What you are asked to do: Only the lines from the start of the data through the one containing "self.socket = socket" belong in your answer; return them exactly.

Information shown:
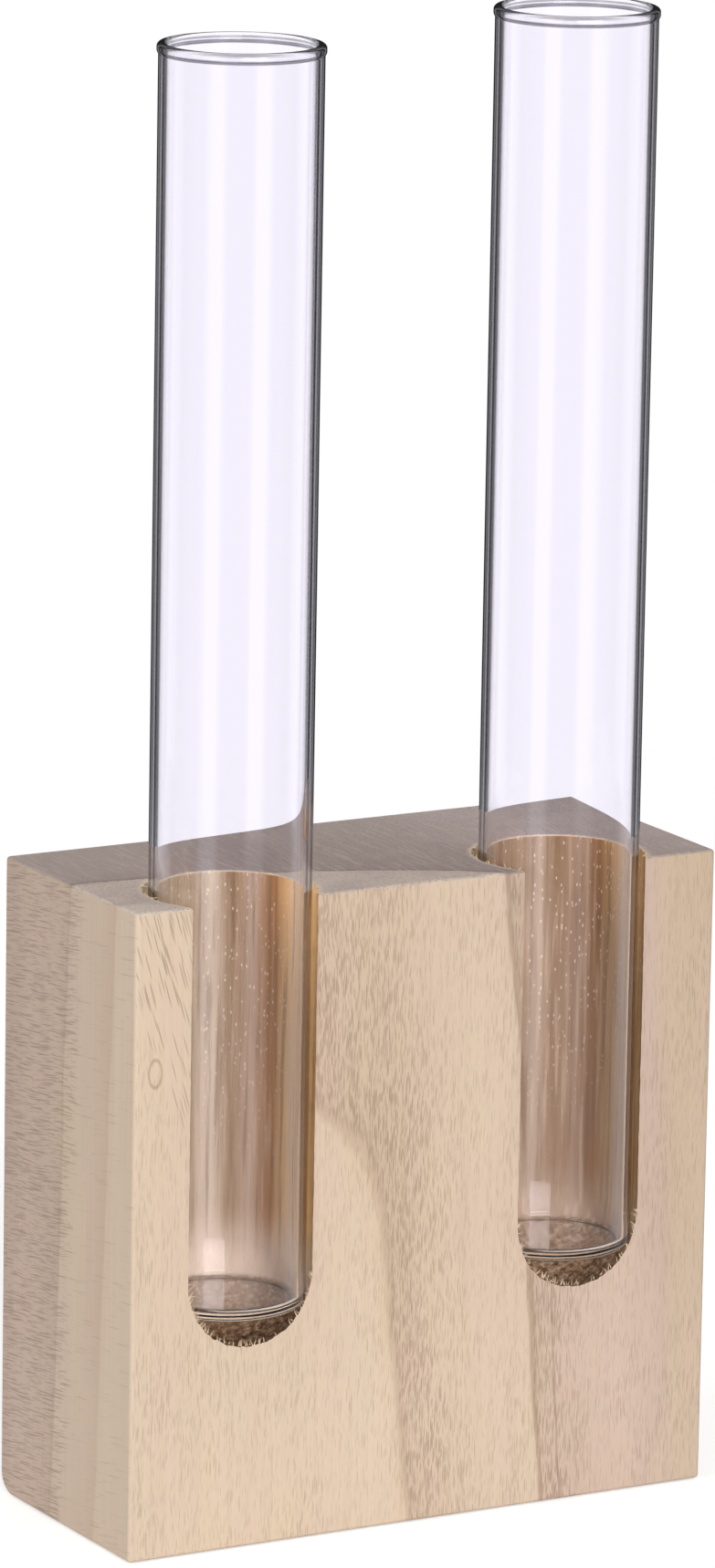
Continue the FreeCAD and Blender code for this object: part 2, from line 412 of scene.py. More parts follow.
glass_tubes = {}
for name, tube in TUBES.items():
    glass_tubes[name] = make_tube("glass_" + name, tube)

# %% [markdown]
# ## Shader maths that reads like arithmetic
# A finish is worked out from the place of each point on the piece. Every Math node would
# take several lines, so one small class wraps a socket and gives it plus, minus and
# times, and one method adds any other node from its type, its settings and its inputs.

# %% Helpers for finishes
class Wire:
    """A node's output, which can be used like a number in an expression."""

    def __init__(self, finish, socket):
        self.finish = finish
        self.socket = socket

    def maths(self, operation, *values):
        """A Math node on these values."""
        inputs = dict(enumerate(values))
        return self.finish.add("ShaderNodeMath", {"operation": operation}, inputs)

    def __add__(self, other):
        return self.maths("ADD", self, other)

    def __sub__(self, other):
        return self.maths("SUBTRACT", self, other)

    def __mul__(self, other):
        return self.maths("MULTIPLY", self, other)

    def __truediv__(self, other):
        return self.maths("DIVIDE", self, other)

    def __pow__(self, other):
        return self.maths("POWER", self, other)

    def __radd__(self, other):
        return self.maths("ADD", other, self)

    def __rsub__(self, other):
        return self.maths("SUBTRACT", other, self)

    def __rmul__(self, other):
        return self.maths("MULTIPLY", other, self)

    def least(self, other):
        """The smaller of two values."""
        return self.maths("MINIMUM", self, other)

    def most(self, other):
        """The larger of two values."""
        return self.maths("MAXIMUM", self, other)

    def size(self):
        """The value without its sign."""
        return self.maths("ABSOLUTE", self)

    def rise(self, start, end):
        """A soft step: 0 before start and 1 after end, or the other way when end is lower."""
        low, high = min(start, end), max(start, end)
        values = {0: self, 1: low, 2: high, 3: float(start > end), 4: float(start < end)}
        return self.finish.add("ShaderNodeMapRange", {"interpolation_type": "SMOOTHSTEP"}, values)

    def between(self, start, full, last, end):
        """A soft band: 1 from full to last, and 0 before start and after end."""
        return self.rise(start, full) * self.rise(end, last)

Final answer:
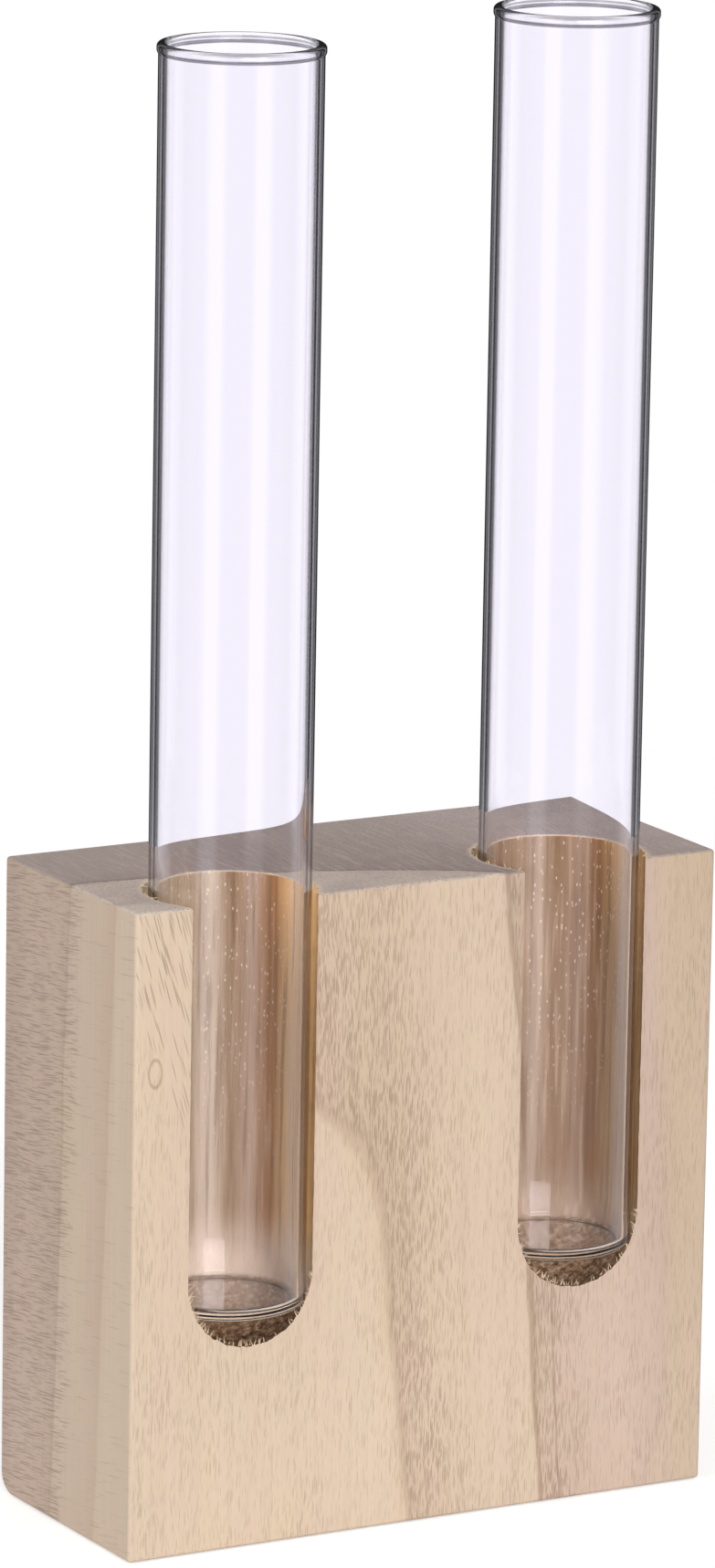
Continue the FreeCAD and Blender code for this object: part 2, from line 412 of scene.py. More parts follow.
glass_tubes = {}
for name, tube in TUBES.items():
    glass_tubes[name] = make_tube("glass_" + name, tube)

# %% [markdown]
# ## Shader maths that reads like arithmetic
# A finish is worked out from the place of each point on the piece. Every Math node would
# take several lines, so one small class wraps a socket and gives it plus, minus and
# times, and one method adds any other node from its type, its settings and its inputs.

# %% Helpers for finishes
class Wire:
    """A node's output, which can be used like a number in an expression."""

    def __init__(self, finish, socket):
        self.finish = finish
        self.socket = socket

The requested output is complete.